Volume-selling Australian budget camper trailer brand Ezytrail is set to follow fellow Chinese importer MDC into the growing hard-walled off-road camper segment.
Ezytrail Campers group general manager, Dean Porter, is hoping to launch the company’s first off-road caravan called the Parkes GT at the Melbourne Leisurefest show in early-October.
The nine-year old company is also working on another unique hybrid camper that could also be released at Victoria’s second biggest caravan show.
“We have another product in the works as well which is due for release around the same time which I haven’t got out there yet because we’re waiting on patents to come through,” Porter said.
“It’s a hybrid caravan; the design has never been seen before anywhere in the world.”
A prototype of the Parkes GT (pictured) is currently being tested by the OffRoad Adventure TV show including an appearance at this week’s Big Red Bash outback music festival in Birdsville.
“It’s just in early phases of testing at the moment. What people are seeing at the moment is basically the outside shell and interior fit-out is still what you might say classified,” he said.
“There’s a lot of competition around and they’re always trying to see what’s going on. We think it’s a bit of a game changer, to be honest.”
Porter wouldn’t reveal pricing for the new imported hard-walled campers but said they will undercut equivalent Australian-built products by around 30 per cent.
He said Ezytrail are “possibly” considering introducing a larger off-road caravan similar to the $100,000, 22ft model recently released by MDC, but admitted as an importer “you tend to lose your advantage at that price range”.
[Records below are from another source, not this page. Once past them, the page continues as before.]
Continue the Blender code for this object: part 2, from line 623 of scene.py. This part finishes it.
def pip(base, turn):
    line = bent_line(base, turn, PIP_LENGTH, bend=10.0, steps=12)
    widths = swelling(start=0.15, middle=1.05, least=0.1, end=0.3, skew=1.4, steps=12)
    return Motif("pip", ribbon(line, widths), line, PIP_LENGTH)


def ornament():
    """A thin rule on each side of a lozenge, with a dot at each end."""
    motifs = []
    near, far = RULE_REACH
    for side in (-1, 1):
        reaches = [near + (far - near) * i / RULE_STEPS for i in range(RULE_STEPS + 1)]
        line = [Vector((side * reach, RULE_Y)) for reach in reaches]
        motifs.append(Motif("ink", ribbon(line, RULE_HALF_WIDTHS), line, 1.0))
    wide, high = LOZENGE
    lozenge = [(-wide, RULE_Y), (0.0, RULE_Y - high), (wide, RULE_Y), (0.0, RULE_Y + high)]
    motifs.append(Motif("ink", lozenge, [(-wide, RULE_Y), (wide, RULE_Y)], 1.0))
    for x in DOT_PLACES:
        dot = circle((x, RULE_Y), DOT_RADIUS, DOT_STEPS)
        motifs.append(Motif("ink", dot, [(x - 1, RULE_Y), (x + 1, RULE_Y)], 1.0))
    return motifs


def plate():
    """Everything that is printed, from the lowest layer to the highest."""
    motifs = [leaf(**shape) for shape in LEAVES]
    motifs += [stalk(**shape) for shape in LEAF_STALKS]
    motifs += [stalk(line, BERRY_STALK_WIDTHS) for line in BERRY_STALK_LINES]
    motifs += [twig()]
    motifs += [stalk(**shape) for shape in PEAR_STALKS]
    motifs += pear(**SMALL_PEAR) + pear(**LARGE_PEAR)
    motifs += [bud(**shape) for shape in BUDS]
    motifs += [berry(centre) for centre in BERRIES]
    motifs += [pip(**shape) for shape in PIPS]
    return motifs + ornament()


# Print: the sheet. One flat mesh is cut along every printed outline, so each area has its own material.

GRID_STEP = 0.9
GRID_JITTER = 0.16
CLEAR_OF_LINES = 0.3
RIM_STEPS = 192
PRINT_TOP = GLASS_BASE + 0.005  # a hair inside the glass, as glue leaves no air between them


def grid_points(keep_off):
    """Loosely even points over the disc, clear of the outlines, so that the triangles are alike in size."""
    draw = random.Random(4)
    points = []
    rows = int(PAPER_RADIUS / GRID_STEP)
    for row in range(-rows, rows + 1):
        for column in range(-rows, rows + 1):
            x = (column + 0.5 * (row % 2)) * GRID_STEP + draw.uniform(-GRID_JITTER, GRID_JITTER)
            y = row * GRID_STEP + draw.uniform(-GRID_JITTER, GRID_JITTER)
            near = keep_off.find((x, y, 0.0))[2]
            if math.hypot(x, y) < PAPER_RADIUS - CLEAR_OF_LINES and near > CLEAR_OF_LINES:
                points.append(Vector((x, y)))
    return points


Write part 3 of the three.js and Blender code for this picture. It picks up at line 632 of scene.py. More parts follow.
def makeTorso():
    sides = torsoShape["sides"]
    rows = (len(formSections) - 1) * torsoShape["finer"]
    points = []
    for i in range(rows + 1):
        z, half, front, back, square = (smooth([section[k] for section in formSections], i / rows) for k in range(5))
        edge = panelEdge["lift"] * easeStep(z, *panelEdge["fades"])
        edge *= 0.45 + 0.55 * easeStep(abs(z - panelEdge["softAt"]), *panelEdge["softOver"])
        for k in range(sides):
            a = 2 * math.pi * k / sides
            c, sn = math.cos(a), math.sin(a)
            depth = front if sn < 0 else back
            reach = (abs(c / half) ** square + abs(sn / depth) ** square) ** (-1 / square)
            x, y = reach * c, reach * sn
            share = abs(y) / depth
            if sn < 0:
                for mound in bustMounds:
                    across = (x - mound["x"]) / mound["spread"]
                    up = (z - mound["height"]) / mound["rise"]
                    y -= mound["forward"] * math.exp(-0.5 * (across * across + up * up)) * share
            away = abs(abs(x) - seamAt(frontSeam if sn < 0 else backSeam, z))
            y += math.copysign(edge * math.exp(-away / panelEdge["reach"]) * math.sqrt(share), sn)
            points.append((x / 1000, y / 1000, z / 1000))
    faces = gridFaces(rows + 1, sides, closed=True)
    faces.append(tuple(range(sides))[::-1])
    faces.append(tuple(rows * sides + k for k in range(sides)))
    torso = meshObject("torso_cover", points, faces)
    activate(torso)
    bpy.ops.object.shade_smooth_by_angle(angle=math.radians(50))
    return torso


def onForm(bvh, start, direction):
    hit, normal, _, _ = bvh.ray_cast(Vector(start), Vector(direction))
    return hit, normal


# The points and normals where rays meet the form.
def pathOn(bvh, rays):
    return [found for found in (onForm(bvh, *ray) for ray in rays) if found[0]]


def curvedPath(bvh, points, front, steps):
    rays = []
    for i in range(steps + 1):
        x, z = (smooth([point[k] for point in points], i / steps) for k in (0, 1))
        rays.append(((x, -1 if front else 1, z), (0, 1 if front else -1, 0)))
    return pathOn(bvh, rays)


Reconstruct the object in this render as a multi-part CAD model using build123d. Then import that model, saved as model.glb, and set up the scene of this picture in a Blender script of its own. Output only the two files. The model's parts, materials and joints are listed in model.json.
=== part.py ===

Having helped take over much of the local tent trailer market in recent years (Porter said the top-three imported brands including Ezytrail, MDC and Black Series now account for between 7000 and 10,000 annual camper trailer sales in Australia compared to around 2000 locally-built products), Ezytrail is now gunning for a slice of the more upmarket and growing hybrid camper market. “A lot of the Aussie made (camper trailer manufacturers) have moved away (from cheaper tent trailers), because they claimed we were eating away at their market. They’ve now created that market with the hybrids so we’ll follow,” he said.